Derek Wolfe readily admits that during his early years of coaching baseball he chose the role of intimidator. "With the right posture and tone of voice a high school coach can intimidate any player and use threats to get the results he wants." Says Wolfe, "I just wanted the wins."However he found the results weren't satisfying, the kids didn't respect him, and he didn't necessarily have winning seasons anyway. Then he did the most courageous thing a coach can ever do.He changed his whole approach -- and now his program is the talk of the school. Players who once gave him compliance with some jogging, now offer him commitment with their hustle.
It started with one basic decision: all coaching directives would be positive in nature; telling players what changes to make and how to improve a skill, but avoid giving attention to what players did wrong. There would be no ridicule, no put-downs, and no attempts to embarrass a player for his performance. Furthermore, players were not allowed to be negative toward each other. The ball field would be a "sanctuary" -- a safe place where players could come to work hard on their skills, receive instruction, but not destructive treatment at the hands of coaches or other players.

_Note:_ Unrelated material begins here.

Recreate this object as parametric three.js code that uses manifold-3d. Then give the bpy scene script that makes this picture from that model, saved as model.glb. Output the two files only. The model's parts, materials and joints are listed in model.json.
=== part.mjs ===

At the end of each week players were required to stand in front of their teammates and give a personalized answer to four questions.
- How would you rate you attitude this week?
- How would you rate your performance this week?
- How was your progress and the help you received this week?
- Did you receive enough repetitions on the skills you're trying to improve?
This fundamental change was a challenge because of the deeply ingrained habits of catching players doing something wrong by coaches, and the relentless harassment of players toward each other. But over the season new attitudes replaced the old. The focus on agreed-upon standards -- i.e. 12 seconds on and off the field between innings -- gained traction. In the end, a team that had only three returning seniors won the District championship game and went on to the Regional tournament.
The parents and players of Trinity Prep High School in Orlando, Florida report that the baseball program produced for them the most rewarding experience they've ever had. Several players, who never expected it, went on to play at Division 1 universities the following fall. Most importantly to Derek Wolfe, he knows he's much closer to achieving his real assignment as a coach -- building the character of young men so they can win at life, not just at sports.